Mereka mempertahankan sistem kepercayaan tradisional mereka hingga tahun 1970-an dan hingga saat ini masih memelihara sebagian besar hukum adat mereka. Serangkaian intervensi di tanah mereka telah membawa perubahan sosial yang cepat termasuk akibat ekstraksi minyak bumi secara ekstensif sejak tahun 1920-an dan kemudian penebangan kayu, pemukiman kembali secara paksa, pemukiman transmigran, perkebunan kelapa sawit dan pemukiman spontan oleh para pendatang.

Sejak tahun 1990an, perkebunan kayu pulp APP telah merampas sebagian besar dari sisa hutan dan lahan mereka. Karena Pemerintah menggolongkan kawasan ini sebagai Kawasan Hutan Negara dan pada saat itu tidak mengakui hak-hak Orang Sakai, perkebunan-perkebunan APP tersebut didirikan tanpa persetujuan Orang Sakai, sehingga berdampak serius terhadap penghidupan mereka dan menyebabkan beberapa desa yang berada di dalam perkebunan meninggalkan kawasan tempat tinggal mereka. Sengketa pertanahan tidak dapat dihindari dan dalam beberapa kasus diredam oleh aparat keamanan negara.

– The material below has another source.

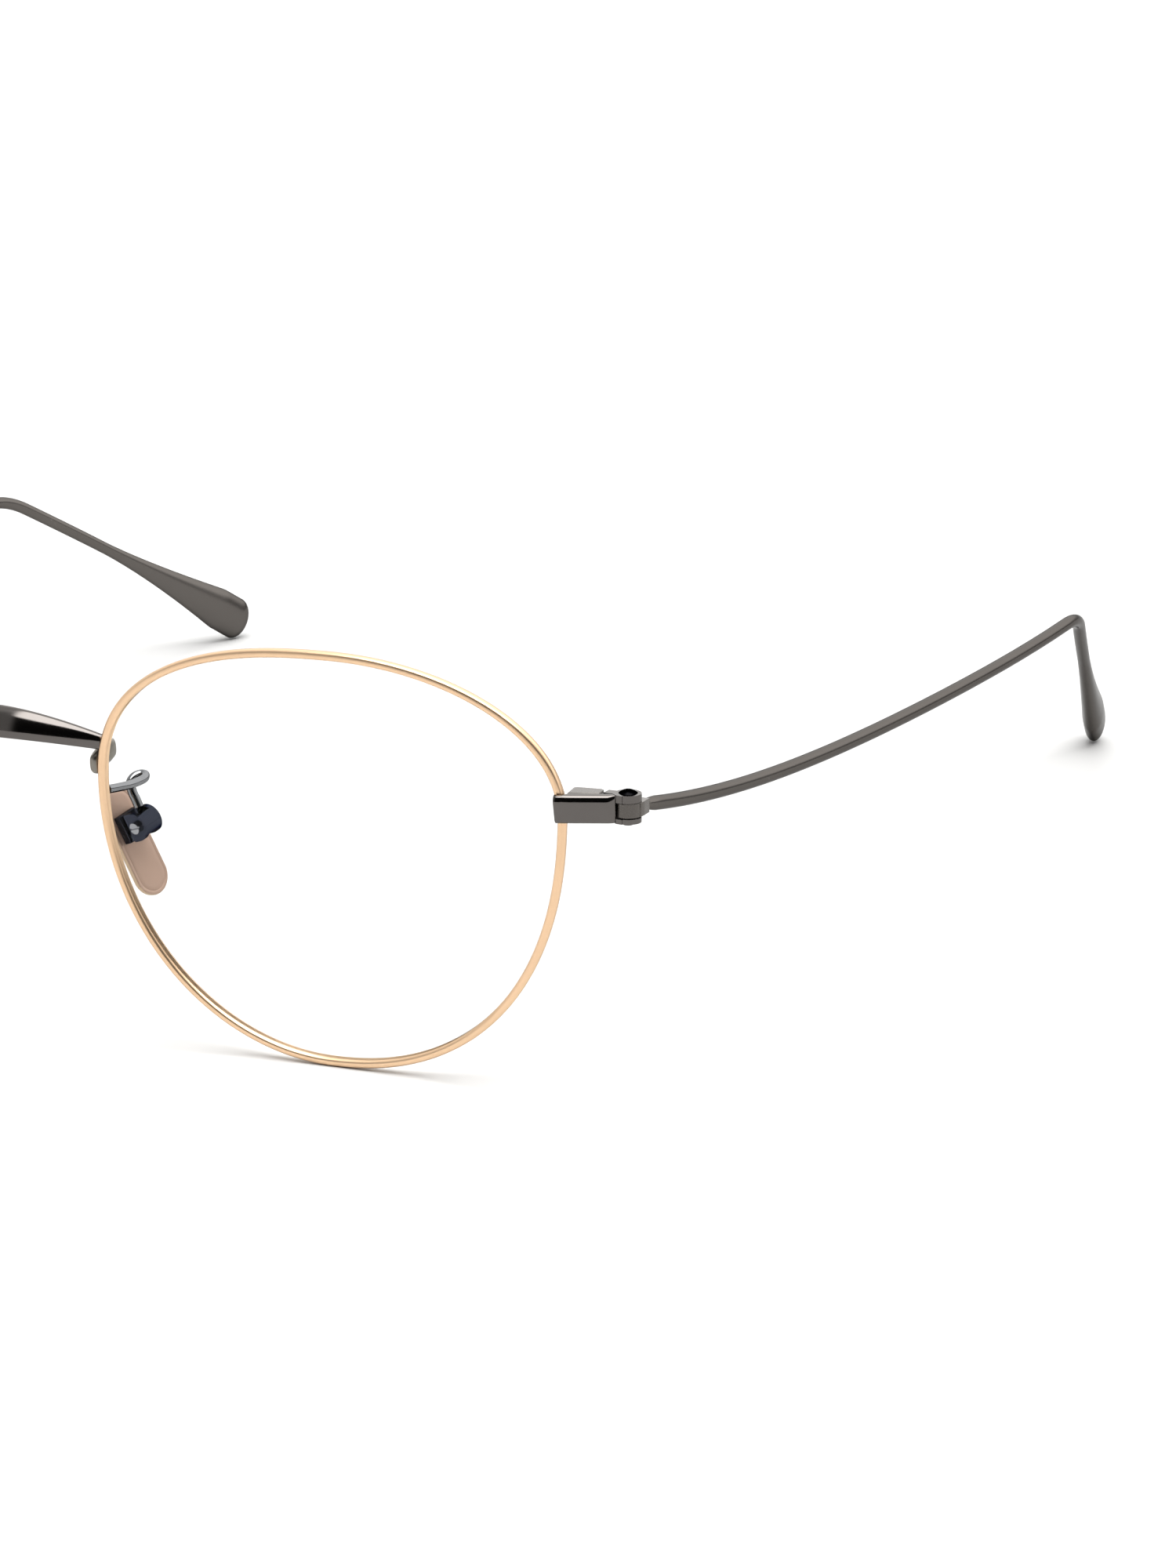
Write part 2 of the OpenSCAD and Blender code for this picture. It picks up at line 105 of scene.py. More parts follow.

Sejak jatuhnya rezim Soeharto, kebijakan Pemerintah mulai berubah. Pemerintah provinsi telah mengakui sebagian Orang Sakai sebagai desa adat, wilayahnya telah dipetakan dan sebagian dari wilayah-wilayah tersebut resmi ditetapkan sebagai hutan adat. Namun, belum ada tindakan yang diambil oleh Pemerintah untuk mengakui seluruh Orang Sakai sebagai desa adat dan wilayah mereka belum dilindungi.